MGM is making a play for a hunk of the unused digital real estate controlled by local TV stations.

The Lion is launching a digital programming service dubbed This TV, a 24-hour, ad-supported channel filled primarily with pics from MGM’s vast archive of 4,100 titles. MGM aims to capitalize on the federal mandate that broadcasters face to transition to all-digital telecasting by Feb. 17.

The majority of U.S. TV stations already have flipped the digital switch, but the pending deadline will increase pressure on broadcasters to make better use of the extra channel space they now have through their fatter digital pipelines.

MGM has partnered with Weigel Broadcasting for the launch of This TV, which is tentatively skedded for Nov. 1. Weigel, a small owner of indie stations in Chicago, Milwaukee and South Bend, Ind., had some success in Chi with multicasting themed digital channel offshoots of its anchor WCIU-TV station.

Weigel exec veep Neal Sabin will program the This TV lineup and work with MGM’s affiliates on marketing the venture. Jim Packer, MGM TV co-prexy, and exec veepee broadcast strategy John Bryan are spearheading the initiative for the Lion.
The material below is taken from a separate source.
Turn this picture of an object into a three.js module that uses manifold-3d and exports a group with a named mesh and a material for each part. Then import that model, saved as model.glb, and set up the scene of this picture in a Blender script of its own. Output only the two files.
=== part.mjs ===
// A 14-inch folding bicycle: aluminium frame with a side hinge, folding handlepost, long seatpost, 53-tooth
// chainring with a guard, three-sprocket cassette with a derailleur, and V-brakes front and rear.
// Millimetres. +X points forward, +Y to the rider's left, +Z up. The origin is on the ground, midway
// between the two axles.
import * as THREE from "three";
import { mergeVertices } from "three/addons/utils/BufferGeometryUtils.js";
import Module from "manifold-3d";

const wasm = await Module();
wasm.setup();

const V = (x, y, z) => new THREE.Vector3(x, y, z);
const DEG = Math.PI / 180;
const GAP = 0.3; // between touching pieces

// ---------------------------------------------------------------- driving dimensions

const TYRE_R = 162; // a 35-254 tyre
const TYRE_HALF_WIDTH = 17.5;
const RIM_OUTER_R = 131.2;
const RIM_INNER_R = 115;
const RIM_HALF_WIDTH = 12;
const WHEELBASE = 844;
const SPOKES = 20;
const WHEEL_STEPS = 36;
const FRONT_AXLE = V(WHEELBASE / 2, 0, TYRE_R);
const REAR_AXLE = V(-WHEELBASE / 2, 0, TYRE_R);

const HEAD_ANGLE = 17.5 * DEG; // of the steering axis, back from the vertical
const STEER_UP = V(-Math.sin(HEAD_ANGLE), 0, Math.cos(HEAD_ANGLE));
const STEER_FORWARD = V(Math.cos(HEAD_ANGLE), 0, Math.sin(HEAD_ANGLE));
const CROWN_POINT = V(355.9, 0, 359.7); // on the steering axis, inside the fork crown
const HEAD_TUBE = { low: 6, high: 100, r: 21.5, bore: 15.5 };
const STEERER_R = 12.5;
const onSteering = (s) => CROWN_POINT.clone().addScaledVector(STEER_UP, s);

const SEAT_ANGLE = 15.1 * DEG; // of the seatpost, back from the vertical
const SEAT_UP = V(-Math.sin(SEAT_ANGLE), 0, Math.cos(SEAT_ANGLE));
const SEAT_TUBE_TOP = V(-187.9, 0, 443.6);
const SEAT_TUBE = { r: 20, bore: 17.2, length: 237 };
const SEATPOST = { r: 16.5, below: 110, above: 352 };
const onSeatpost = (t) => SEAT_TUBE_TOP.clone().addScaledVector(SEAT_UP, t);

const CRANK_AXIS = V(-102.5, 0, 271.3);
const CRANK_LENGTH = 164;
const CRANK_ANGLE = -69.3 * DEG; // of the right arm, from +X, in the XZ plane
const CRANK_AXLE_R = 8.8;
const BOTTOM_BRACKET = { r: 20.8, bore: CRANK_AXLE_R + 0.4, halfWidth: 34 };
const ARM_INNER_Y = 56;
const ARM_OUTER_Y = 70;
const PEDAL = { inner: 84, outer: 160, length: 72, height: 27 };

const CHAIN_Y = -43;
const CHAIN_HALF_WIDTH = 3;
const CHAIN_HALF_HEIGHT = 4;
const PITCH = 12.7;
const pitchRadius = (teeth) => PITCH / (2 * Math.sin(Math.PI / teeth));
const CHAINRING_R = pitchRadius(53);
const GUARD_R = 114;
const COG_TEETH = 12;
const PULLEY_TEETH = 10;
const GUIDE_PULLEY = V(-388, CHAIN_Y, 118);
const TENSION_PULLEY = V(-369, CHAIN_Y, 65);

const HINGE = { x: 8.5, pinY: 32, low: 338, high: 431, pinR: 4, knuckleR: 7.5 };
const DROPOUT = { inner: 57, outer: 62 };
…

This TV is being offered to stations for a syndication-style 50-50 split of advertising time on the channel and a three-year commitment. Stations will also have the option of cherry-picking movies from the This TV lineup to run on their main outlets, Bryan said. MGM aims to profit by selling its hunk of the ad inventory to national advertisers, just as syndie distribs do with barter ad time in their shows.

MGM has also pacted with kidvid company Cookie Jar Entertainment to provide a slate of children’s programming for the channel, to allow stations to fulfill the FCC’s requirement that broadcasters offer three hours a week of educational kidvid.

MGM execs have been pitching This TV to station group owners and advertisers in recent weeks, but as of Monday there were no deals in place with stations beyond the three Weigel outlets.

“The problem (stations) have been having on the digital front is that they haven’t been able to monetize it,” Bryan said. “And they’ve all told us that they want something that is turn-key — something where we get to program it and they get to sell it.”

MGM may opt to sked some of the vintage TV titles in its 10,000 hours of TV programming in its library on This TV. Contempo TV fare would be cost-prohibitive for the startup because of the residual fees that would be owed to creative talent at top-tier broadcast rates.

Moreover, the idea of This TV being a dedicated movie channel has resonated strongly with station owners and advertisers, Bryan added.

“Everybody’s comfortable with movies,” Bryan said. “They know what they are and they know we can brand them” into themed nights and special presentations of classics in the Lion’s vault, he said.

However, the caliber of titles that MGM will serve up on This TV remains to be seen. Among the pics bound for the channel are 1981’s “Carbon Copy,” starring a young Denzel Washington, and John Travolta-Brian De Palma 1981 thriller “Blow Out.”